Italian Sub Roll-Ups
  • Sliced apple-wood smoked ham
  • Sliced provolone cheese
  • Sliced Genoa salami
  • Sliced spicy pepperoni
  • Chopped pepperonicini
  • Chopped iceberg lettuce
  • 1/2 cup mayo
  • 2 tbsp. red wine vinegar
  • 1 tbsp. olive oil
  • 1 tsp. Italian seasoning
  • 1 tsp. chopped garlic
First make the dressing, combining the mayo, vinegar, oil, seasoning and garlic in a small bowl.  Mix well and set aside.

Assemble the roll-ups by laying out one slice of ham, 1 slice of provolone, 1 slice of salami, and 3 slices pepperoni.  Drizzle about a tbsp. of the dressing down the center and cover with chopped pepperoncini and chopped iceberg.  Roll up, secure with 2 toothpicks and slice it down the middle.  Repeat and enjoy!

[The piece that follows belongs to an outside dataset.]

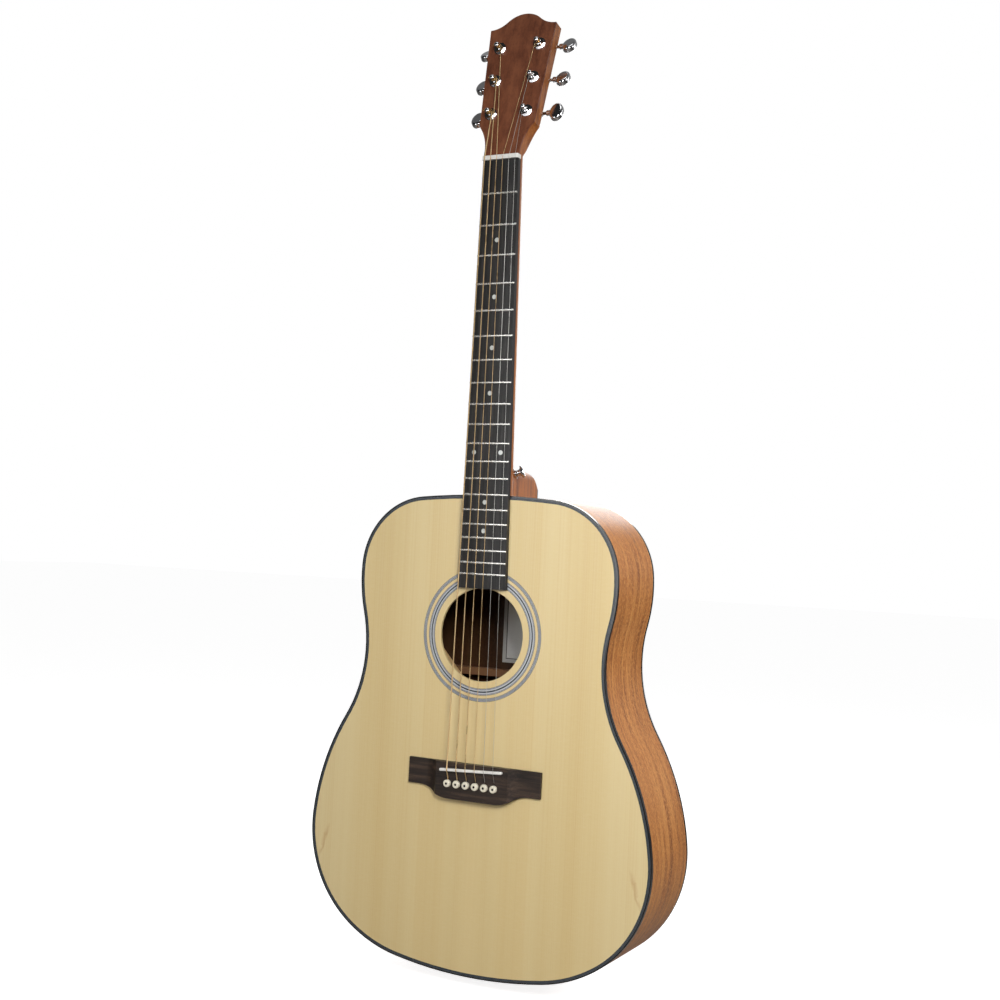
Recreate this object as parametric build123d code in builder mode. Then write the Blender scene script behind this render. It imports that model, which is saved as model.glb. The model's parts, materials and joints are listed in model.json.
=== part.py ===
"""Steel-string acoustic guitar of dreadnought size, as an assembly of its separate pieces.

Frame: +Z runs up along the neck, -Y is the front, +X is the treble side, millimetres.
The origin is the hanger seat, on the centre line where the headstock begins to widen,
in the plane of the soundboard's front face.
"""

import os
from math import asin, atan, atan2, cos, degrees, pi, radians, sin, tan

from build123d import *

os.makedirs("parts", exist_ok=True)

# ---- driving dimensions --------------------------------------------------------------

# Scale and neck
scale_length = 650.0
fret_count = 20
body_fret = 14
nut_drop = 24.0
nut_width = 42.8
board_end_width = 57.2
board_overrun = 15.5
board_thickness = 6.0
board_radius = 406.0
neck_depth_nut = 15.0
neck_depth_heel = 17.0
neck_rounding = 0.92

# Body: arcs of half the outline from the neck round to the tail, as (radius, turn);
# a negative turn is the waist, and a last arc closes the outline at the tail.
outline_arcs = [
    (880.0, 5.2),
    (82.4, 81.3),
    (170.0, 17.9),
    (152.0, -45.7),
    (265.0, 25.5),
    (127.0, 62.2),
    (157.5, 23.4),
]
body_depth_neck = 100.0
body_depth_tail = 104.5
top_thickness = 2.8
back_thickness = 2.8
side_thickness = 2.5
binding_face = 1.5
binding_height = 3.8
lining_width = 6.0
lining_height = 14.0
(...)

Jalapeno Bacon Stuffed Eggs
  • 6 eggs, hard-boiled and peeled
  • 1/3 cup mayo
  • 1 1/2 tsp. spicy brown mustard
  • 1 1/2 tsp. Dijon mustard
  • 1 jalapeno pepper, minced
  • 5 slices of bacon cooked & crumbed, divided
  • Paprika
Slice each egg in half, putting the yolks into a bowl and laying the whites out on a platter.  Mash the egg yolks up with a fork.  Add the mayo and mustards into the yolks and continue to mash until you have a smooth, creamy texture.  Add the minced jalapeno and 4 slices of the crumbled bacon.  Continue to mix well.

Fill each egg white with the yolk mixture.  Sprinkle paprika over the top of each stuffed egg and sprinkle the remaining slice of crumbled bacon over the top.  Enjoy!